Lewistown home The Real Haunted House
The Kirk family knew the rumors around their soon-to-be new home in Lewistown – the place was haunted … for real. Each tenant who had lived in the house before, and even the neighbors, had confirmed it. But, without putting much thought or belief into the rumors, the family moved in on Aug. 15, 2008. The moving boxes hadn’t even been unpacked when the family learned they weren’t alone.
“Within the first week of moving in, our youngest encountered an apparition,” said Ken Kirk. “At first we thought she was hurt because of the way she was running and crying, but once things calmed down she told us what happened: she had seen an apparition wearing a mask that wanted her to go into the closet with him and play.”
From there, each day was filled with unexplainable happenings, Kirk said. The family heard voices mocking them, asking for help or screaming for them to get out. Objects were thrown across the room, water faucets left on and the doorbell rang at odd hours of the night.
Over the past five years, Kirk has had a number of paranormal teams investigate the house and a priest bless it on multiple occasions, but nothing has worked. The history of the house remains a mystery as does any possible reason for the haunting. The Kirk family still resides in the home.
Irvin Hill A Lonely Soul
Though Irvin Hill, near McVeytown, is now home to a number of housing developments, farms and churches, most people still remember it as the open mining country they used to explore as kids. But Irvin Hill is known for more than childhood fun and high school mischief; it’s also home to one of the most well-known ghost stories of the area.
“Irvin Hill isn’t anything like it used to be,” said Pam Brumbaugh, editor of “Common Ground” magazine published in McVeytown. “We used to drive up there late at night and park near the field. Then, if you were lucky, you’d see the light.”
The light, as legend has it, is cast from a ghostly lantern carried by Mr. Irvin, a miner whose wife disappeared under mysterious circumstances. No one is quite sure if she ran away with another man, died of sickness or was murdered by her husband. But, no matter the reason, Irvin continues his search after death, carrying a lantern and looking for his lost love.
“The story is passed down over the years to people who live in the area,” said Sarah Sunderland, McVeytown local. “The mining area is closed off and there’s all those houses now, so it might be harder to see the light, but I bet he’s still out there.”
Heritage Gardens Ghostly Fun
Shattering vases, exploding window frames and flickering lights are all part of a normal work day for the florists at Heritage Gardens in Lewistown.
“The building has been a florist since the early ’40s,” said Chriss Short, business owner. “We opened five years ago and these crazy weird things have been happening ever since.”
Employees Belinda Barnes and Bonnie Long report loud voices coming from the back room, boxes sliding across the workroom floor and unexplainable orbs of light moving around the ceiling.

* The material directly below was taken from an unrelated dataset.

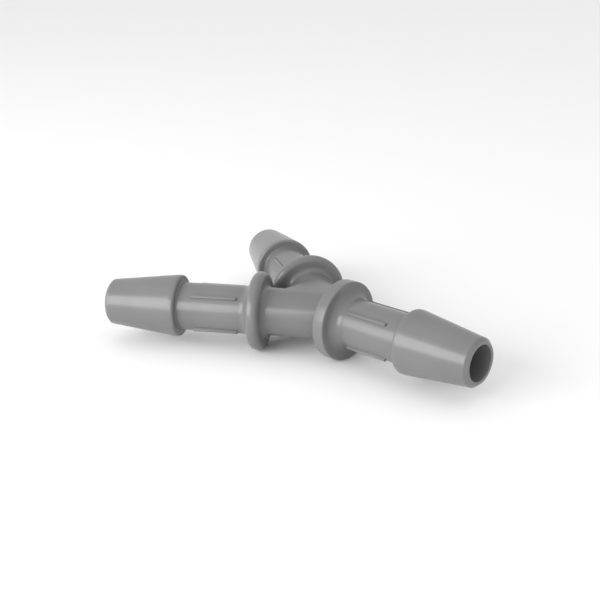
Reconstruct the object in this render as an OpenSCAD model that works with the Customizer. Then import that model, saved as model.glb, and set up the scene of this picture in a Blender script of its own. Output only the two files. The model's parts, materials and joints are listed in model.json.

“It’s freaky, but not really scary,” Long said. “Although I do get a weird feeling in the back room that definitely creeps me out.”
During a number of investigations by a local paranormal group, unexplained voices and laughter were caught on tape.
Most of the activity occurs in the old workroom, they all agree, which was originally a greenhouse decades ago. Though much about the ghost remains unknown, it seems like mischievous female spirit with a big mischievous streak, Short said.